Hyperliquid delisted JELLYJELLY after a shadowy whale’s audacious shorting spree sent shockwaves through the exchange, nearly sinking its HLP Vault with a $12 million loss in a matter of minutes.

After evidence of suspicious market activity, the validator set convened and voted to delist JELLY perps.

All users apart from flagged addresses will be made whole from the Hyper Foundation. This will be done automatically in the coming days based on onchain data. There is no need to contact support.

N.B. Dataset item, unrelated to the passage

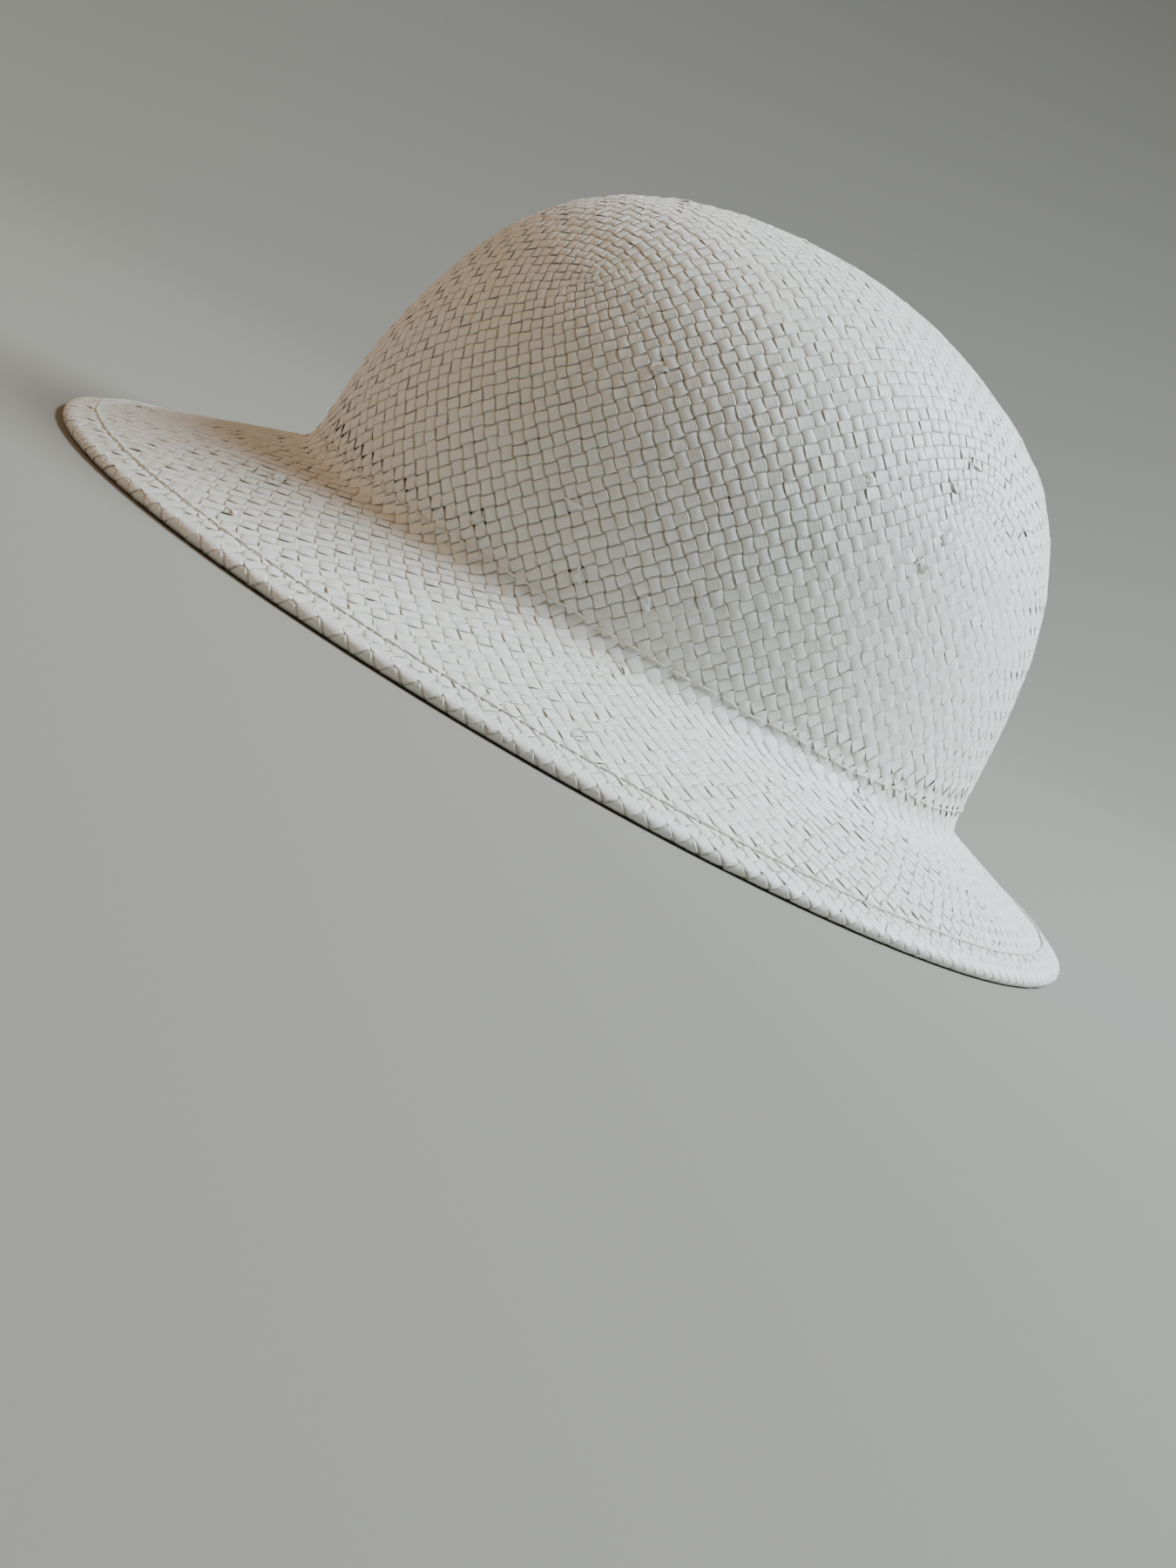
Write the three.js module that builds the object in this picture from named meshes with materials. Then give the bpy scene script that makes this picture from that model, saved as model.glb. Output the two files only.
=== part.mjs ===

A snapshot of the Zoom session with Hyperliquid CEO Mark Musashi has been shared with members of the Hyperliquid community. In the video, Musashi apologized for the incident and explained the exchange’s perspective on the events that unfolded.

According to Pawa, a trader opened an $8 million short position on JELLYJELLY, a low-liquidity coin with a $20 million market cap at the time.

The trader allegedly bought JELLY tokens, pumping the token’s price on-chain, driving it higher and forcing their own position into liquidation.

The liquidator vault absorbed the remaining short position, which was around $12 million unrealized loss as JELLYJELLY’s price continued to climb. The token’s market cap peaked at around $50 million before delisting.

Taking advantage of the manipulated short squeeze and Hyperliquid’s forced liquidations, a newly created wallet starting with “0x20e8” opened a long position on JELLYJELLY. As the price skyrocketed, the trader swiftly pocketed over $8 million in profits.

At the time, if JELLYJELLY’s price continued to rise and reached a $150 million market cap, Hyperliquid’s liquidator vault faced the risk of full liquidation. Those fears escalated as Binance and OKX announced they would list the token on their futures markets.

Announcing the token’s delisting, Hyperliquid said that despite efforts to mitigate the situation, the exchange was unable to reach a solution with the relevant parties involved in the market manipulation.